In an interview with the Danish Politiken daily, Reinfeldt once again categorically rejected any active cooperation with the Sweden Democrats. “There is no place for the Sweden Democrats on the ‘borgerlig’ (liberal/conservative) side of Swedish politics,” he said. Reinfeldt furthermore rejected the notion that Sweden offers a safehaven for more refugees than the country can cope with, saying that there is plenty of room in the Nordic countries for more human beings fleeing oppression and war.

 ”What does the word “enough” mean? Sweden is full? The Nordic region is full? Are we too many people? We are 25 million people living in the North. I often fly over the Swedish countryside and I would advise others to do. There are endless fields and forests. There’s more space than you might imagine. Those who claim that the country is full, they should demonstrate where it is full.

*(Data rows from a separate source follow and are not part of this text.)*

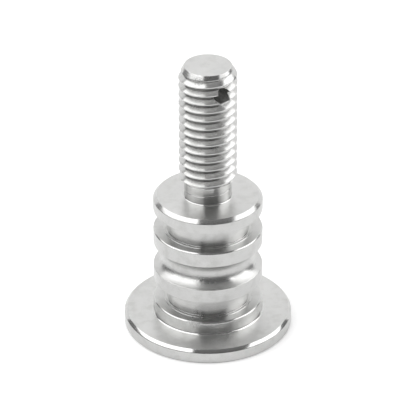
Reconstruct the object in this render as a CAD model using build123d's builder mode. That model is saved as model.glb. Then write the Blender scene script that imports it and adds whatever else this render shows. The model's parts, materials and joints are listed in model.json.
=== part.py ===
import os

from build123d import *

# Pivot bolt, turned from one bar of stainless steel. A thin round head carries a
# shoulder with three ring grooves, and an M8 stud with a cross hole stands on it.
# Sizes are in millimetres. The origin is the middle of the head's underside, where
# the bolt stands, and +Z runs up the stud.

# Round head
head_diameter = 23.2
head_thickness = 2.0
head_top_chamfer = 0.4
head_foot_chamfer = 0.15

# Shoulder: four lands of one diameter, from the head upwards, with three grooves
# between them. The outer two grooves are square and the middle one is round.
shoulder_diameter = 15.0
base_land_height = 1.95
lower_land_height = 2.0
upper_land_height = 2.15
top_land_height = 2.0
square_groove_diameter = 11.2
lower_groove_width = 3.2
upper_groove_width = 3.05
round_groove_width = 3.65
round_groove_depth = 1.45

# Edges that the lathe tool leaves on the shoulder, and the radius at its foot
land_chamfer = 0.15
land_edge_break = 0.08
shoulder_chamfer = 0.5
shoulder_foot_fillet = 0.3

# Stud: a turned relief, then the major diameter of an M8 x 1.25 thread, which a
# short taper leads into from the end
relief_diameter = 6.5
relief_length = 2.6
relief_fillet = 0.2
thread_diameter = 7.9
thread_length = 17.1
thread_start_chamfer = 0.45
stud_end_diameter = 6.4
stud_end_taper = 1.3

# Cross hole drilled through the end of the stud, for a split pin or a locking wire
pin_hole_diameter = 2.2
pin_hole_drop = 3.15
pin_hole_turn = 34

# Radii that the half-section steps between
head_r = head_diameter / 2
shoulder_r = shoulder_diameter / 2
square_groove_r = square_groove_diameter / 2
round_groove_r = (round_groove_width**2 / 4 + round_groove_depth**2) / (2 * round_groove_depth)
relief_r = relief_diameter / 2
thread_r = thread_diameter / 2
stud_end_r = stud_end_diameter / 2

# Heights of the steps above the underside of the head
base_land_top = head_thickness + base_land_height
lower_land_foot = base_land_top + lower_groove_width
lower_land_top = lower_land_foot + lower_land_height
upper_land_foot = lower_land_top + round_groove_width
upper_land_top = upper_land_foot + upper_land_height
top_land_foot = upper_land_top + upper_groove_width
shoulder_top = top_land_foot + top_land_height
thread_start = shoulder_top + relief_length
stud_top = thread_start + thread_length


def corner(section, radius, height):
    return section.vertices().sort_by_distance((radius, height))[0]


with BuildPart() as pivot_bolt:
    # Half-section of the bar between the axis and its outer steps
    with BuildSketch(Plane.XZ) as section:
        with BuildLine():
            Polyline(
                (0, 0),
                (head_r, 0),
                (head_r, head_thickness),
                (shoulder_r, head_thickness),
                (shoulder_r, shoulder_top),
                (relief_r, shoulder_top),
                (relief_r, thread_start),
                (thread_r, thread_start),
                (thread_r, stud_top - stud_end_taper),
                (stud_end_r, stud_top),
                (0, stud_top),
                close=True,
            )
        make_face()

        # Two square grooves and the round one between them
        with Locations((square_groove_r, base_land_top)):
            Rectangle(shoulder_r, lower_groove_width, align=Align.MIN, mode=Mode.SUBTRACT)
        with Locations((square_groove_r, upper_land_top)):
            Rectangle(shoulder_r, upper_groove_width, align=Align.MIN, mode=Mode.SUBTRACT)
        round_groove_middle = shoulder_r - round_groove_depth + round_groove_r
        with Locations((round_groove_middle, lower_land_top + round_groove_width / 2)):
            Circle(round_groove_r, mode=Mode.SUBTRACT)

        # Chamfers and edge breaks, from the head to the start of the thread
        chamfer(corner(section, head_r, 0), head_foot_chamfer)
        chamfer(corner(section, head_r, head_thickness), head_top_chamfer)
        chamfer(corner(section, shoulder_r, base_land_top), land_chamfer)
        chamfer(corner(section, shoulder_r, lower_land_foot), land_edge_break)
        chamfer(corner(section, shoulder_r, upper_land_top), land_chamfer)
        chamfer(corner(section, shoulder_r, top_land_foot), land_edge_break)
        chamfer(corner(section, shoulder_r, shoulder_top), shoulder_chamfer)
        chamfer(corner(section, thread_r, thread_start), thread_start_chamfer)

        # Radii at the foot of the shoulder and at the foot of the stud
        fillet(corner(section, shoulder_r, head_thickness), shoulder_foot_fillet)
        fillet(corner(section, relief_r, shoulder_top), relief_fillet)
    revolve(axis=Axis.Z)

    # The drill goes in square to the stud's axis and out on the far side
    with BuildSketch(Plane.XZ.rotated((0, 0, pin_hole_turn))):
        with Locations((0, stud_top - pin_hole_drop)):
            Circle(pin_hole_diameter / 2)
    extrude(amount=thread_diameter, both=True, mode=Mode.SUBTRACT)

pivot_bolt.part.label = "pivot_bolt"

os.makedirs("parts", exist_ok=True)
export_step(pivot_bolt.part, "parts/pivot_bolt.step")
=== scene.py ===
import json
from math import asin, ceil, cos, pi, radians, sin, tan

import bmesh
import bpy
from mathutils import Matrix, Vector


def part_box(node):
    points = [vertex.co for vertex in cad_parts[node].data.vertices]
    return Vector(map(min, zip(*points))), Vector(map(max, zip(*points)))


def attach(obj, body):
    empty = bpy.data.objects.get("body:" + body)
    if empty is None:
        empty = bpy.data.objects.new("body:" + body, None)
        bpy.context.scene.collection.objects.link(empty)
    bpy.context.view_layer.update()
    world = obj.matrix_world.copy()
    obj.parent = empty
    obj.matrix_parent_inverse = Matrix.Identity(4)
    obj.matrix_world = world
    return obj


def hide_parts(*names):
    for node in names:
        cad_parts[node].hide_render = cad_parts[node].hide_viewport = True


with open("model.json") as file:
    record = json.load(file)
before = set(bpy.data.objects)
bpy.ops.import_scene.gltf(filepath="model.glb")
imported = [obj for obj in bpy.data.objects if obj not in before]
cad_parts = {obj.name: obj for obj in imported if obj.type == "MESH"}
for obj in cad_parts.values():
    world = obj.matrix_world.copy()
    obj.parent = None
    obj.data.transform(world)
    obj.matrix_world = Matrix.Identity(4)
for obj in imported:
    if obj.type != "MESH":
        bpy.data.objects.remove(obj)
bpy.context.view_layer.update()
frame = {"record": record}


# ---- The turned bar --------------------------------------------------------------
# Head, shoulder and stud are one bar of bright stainless steel, turned in a lathe.
# The half-section runs from the middle of the head's underside out over the three
# ring grooves and up to the end of the stud. The tool leaves a small round on each edge.

MM = 0.001

bolt_low, bolt_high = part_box("pivot_bolt")
mount = {m["name"]: m for m in frame["record"]["mounts"]}

head_r = min(bolt_high.x, bolt_high.y, -bolt_low.x, -bolt_low.y)
head_top = mount["head_seat"]["pos_m"][2]
head_top_chamfer = 0.4 * MM
head_foot_chamfer = 0.15 * MM

shoulder_r = mount["pivot_journal"]["dims"]["r_mm"] * MM
shoulder_top = mount["shoulder_face"]["pos_m"][2]
shoulder_chamfer = 0.5 * MM
land_chamfer = 0.15 * MM
square_groove_r = 5.6 * MM
square_groove_dish = 0.08 * MM
round_groove_width = 3.65 * MM
round_groove_depth = 1.45 * MM
base_land_top = head_top + 1.95 * MM
lower_land_foot = base_land_top + 3.2 * MM
round_groove_foot = lower_land_foot + 2.0 * MM
round_groove_top = round_groove_foot + round_groove_width
upper_land_top = round_groove_top + 2.15 * MM
top_land_foot = shoulder_top - 2.0 * MM

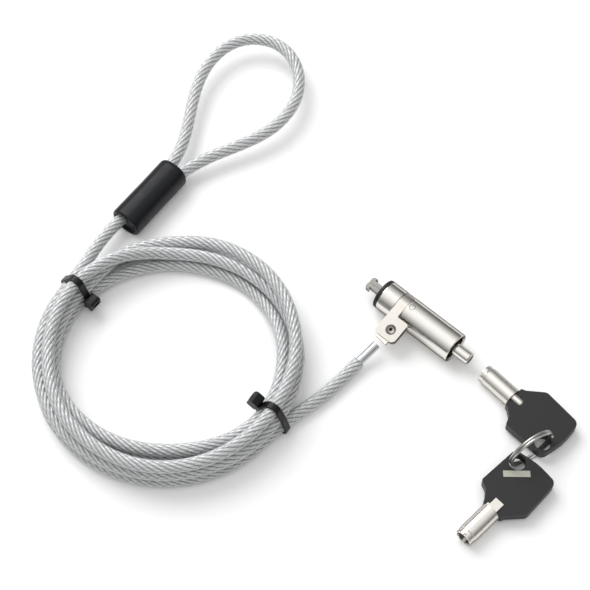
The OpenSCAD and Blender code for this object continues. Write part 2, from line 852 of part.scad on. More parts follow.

I’ll just let that argument stand there. 

Back to Norberg:

Mr. Löfven, who is at heart a moderate, business-friendly former trade-unionist, made what turns out to have been a serious political miscalculation. He could have reached across the aisle to the Alliance for support for a cautious budget that would have appealed to Sweden’s generally centrist instincts.

Instead, he decided he needed to shore up support for his uneasy coalition from the left. So he followed the wishes of his left-wing partners by proposing a reduction in tax credits for higher earners that would have increased the top effective rate to 60%, and beginning to dismantle choice in education and health care.

The theory was that the SD, whose own budget proposal had earlier been rejected by Parliament, would abstain from voting on the government’s plan, an unwritten tradition in Swedish politics. That would have allowed Mr. Löfven’s plurality coalition to pass its own left-leaning budget over the Alliance’s objections. But the SD broke with tradition and voted with the opposition. This wasn’t out of fiscal principle—the SD leadership said the party would have voted against an Alliance budget, too—but to punish the government for not bowing to immigration restrictionism.

Quite why the SD, a party shunned by the mainstream (and, after its arrival in parliament in 2010, a party that found itself at the wrong end of post-democratic shenanigans) should have been expected to conform with “an unwritten tradition in Swedish politics” is beyond me.

Meanwhile Reuters reports:

Police were attacked with firebombs and rocks in a poor suburb in Sweden’s capital late on Saturday, leading to the arrest of eleven young people for rioting and arson. The events in Ragsved in southern Stockholm came after week-long riots in Husby on the other side of the capital in May last year when hundreds of cars were burnt as police battled immigrant youths after a Portuguese man was shot dead by police.

A police spokesman said it was too early to say who the perpetrators were this time, but that four of the eleven arrested were younger than 18.

“What is quite unusual here is that this was seemingly somewhat planned ahead,” police spokesman Kjell Lindgren said.

He said firebombs and piles of paving stones were already prepared when police arrived and the approximate 30 people behind the riot were reported to have been masked. No people were harmed but around 10 cars were set on fire. Police cars were damaged and a Ragsved police office also saw some damage. Like Husby, Ragsved has a large immigrant population, and further violence in immigrant suburbs could help boost the far-right anti-immigration Sweden Democrats in snap elections in March next year.

Well, that and a few more interventions by Mr. Reinfeldt.